You don’t have to remove the batteries from their mounting locations to clean them. That said, this is a good time to clean underneath the batteries as well, as this is an area that often accumulates dust, leaves, and other debris. So, go ahead and remove your batteries from their mounting locations before proceeding.

Step 2: Mix Cleaning Solution

Experts recommend a very simple cleaning solution for RV batteries. It requires a one-to-six ratio of baking soda to clean water. Mix that solution thoroughly to completely dissolve the baking soda. Then, spray it onto the battery terminals and allow it to sit for about five minutes.

Step 3: Clean Exterior

While your solution is busy breaking up rust or battery acid that has accumulated on the terminals, go ahead and give the outside of your battery a wipe down. One pass with a wet rag followed by a second pass with a dry rag should do the trick.

At the same time, take this opportunity to clean the area underneath the battery in your RV. If you have access to an air compressor or leaf blower, use one to quickly blow any dry debris out of the battery housing areas.

Step 4: Clean Terminals and Leads

Once five minutes have passed, use a hose to spray the baking soda solution off the terminals gently. Then, wipe them down to make sure you remove 100 percent of the cleaning solution. From there, use a battery terminal cleaning brush to gently scour the terminals and expose fresh metal on the leads.

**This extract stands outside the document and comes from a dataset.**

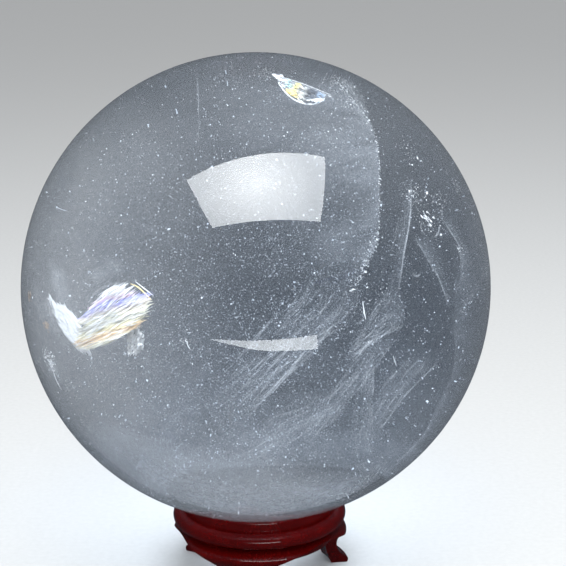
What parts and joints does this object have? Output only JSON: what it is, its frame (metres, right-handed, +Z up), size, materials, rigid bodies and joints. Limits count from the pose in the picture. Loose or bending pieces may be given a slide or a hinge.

Before you put your battery back in place, go ahead and use your multi-purpose battery terminal cleaning brush to clean your battery leads as well. Remove as much battery acid and rust as possible. This will ensure a strong electrical connection when you do place the battery back in its housing and re-connect your leads.

How To Refill RV Batteries (Flooded Lead-Acid Only)

If you have a flooded lead-acid battery in your RV, you should be checking its water level on a monthly basis. When the level dips below the top of the lead plates, top it off with de-ionized and distilled water. Never use tap water or sulfuric acid when refilling a flooded lead-acid battery!

Depending on the exact battery you have, you may or may not need to disconnect the battery before refilling it. Look for specific directions and refill warnings on the top of your battery before proceeding. Most flooded lead-acid batteries will provide specific instructions for you to follow during the refill process.

How to Store RV Batteries

If you live in a place where winterizing your RV is a requirement, I’d recommend storing your battery separate from your RV as part of your winterization process. Here are a few RV battery storage tips:

  • Disconnect positive and negative leads
  • Remove the battery and clean terminals, leads, battery body, and mounting location in your RV
  • Fully charge the battery
  • Add distilled, de-ionized water to proper level (flooded lead-acid batteries only)
  • Store in a cool, dry place. The ideal temperature range will stay between 32°F and 80°F (0° and 27°C) for the duration of the winter
  • Check battery charge every 30 days (recharge if below 75% of capacity)
  • Avoid leaving battery on trickle charge for more than 48 hours at a time

How to Charge and Discharge RV Batteries

If your RV’s electrical system is functioning properly, you really shouldn’t have to pay too much attention to your battery on regular basis. Still, these tips for charging and discharging your battery will help you maximize its lifespan.

  • Avoid discharging your battery past 50% of its capacity
  • Maintain a minimum battery voltage of 10.5 volts at all times
  • Check batteries more frequently when traveling in hot climates. Hot temperatures and overcharging can severely decrease your battery’s lifespan.
  • Always use stage-charging to charge RV batteries.
    • Bulk charging is the first stage, which lasts the first few hours and returns the battery to about 90% of capacity. Absorption charging is the second stage, which brings the battery from 90% up to 100% of capacity. Float charging is the third stage, which keeps the battery fully charged.

The great news about RV batteries is that they are quite durable and they don’t require all that much in the way of regular care. That said, the more you invest in an RV battery, the more you will benefit from the tips we’ve outlined in this complete guide to caring for your RV batteries.